As he looks back to Ireland’s efforts in the spring, Feek feels the team will ultimately be judged on how they fare in the World Cup rather than their unsuccessful Six Nations title defence.
“Continuity was an issue in some ways, but it was great in other ways,” he insisted. “There was the odd niggle or a bit of change in personnel and that, I suppose, is a risk at times. Even if you look at the (Rugby) Championship at the moment, you see how the All Blacks are selecting.
“You see how all the teams are selecting their teams. They’re trying to win games, they’re trying to get performances, but they’re also trying to give opportunity. That’s just the way it rolls. For me, hopefully the World Cup will be more of a reflection on how things go this year than everything else.”
Since May of last year, Feek has combined his Ireland duties with an assistant coach role at Japanese Top League club NEC Green Rockets. It has also given him a chance to keep a close eye on the progress of the Japanese national team under fellow Kiwi Jamie Joseph.
With Ireland facing the World Cup hosts in their second pool match, he added: “Japan have got a lot of guys that have come in through eligibility. They’ve been training during the whole Super Rugby. On and off. Trialling different combinations. I don’t know if you’ve seen the footwork of some of the outside backs and that’s Japan rugby. There’s a lot of teams that have footwork like that.

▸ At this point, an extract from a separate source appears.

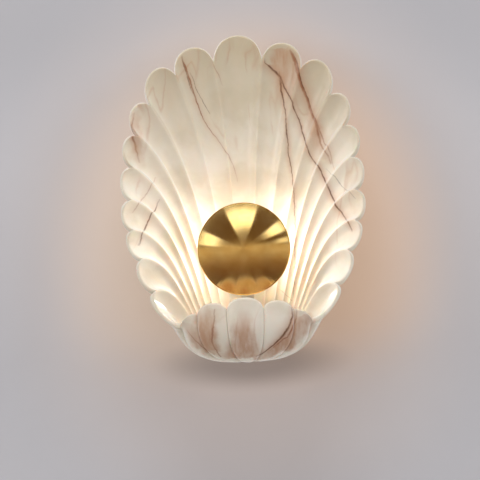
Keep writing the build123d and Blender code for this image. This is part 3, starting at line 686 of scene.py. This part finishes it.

“It’s really hard for some of them to defend at times, the half-backs like to have a crack as well. They’re quite quick off the ground with the pass. You can see the style of play is having as many numbers on feet as you can. Like numbers in rucks and speed of ball. They’ve played that game, but now they’ve brought in a few for their set-piece attack. There’s some exciting things for them.”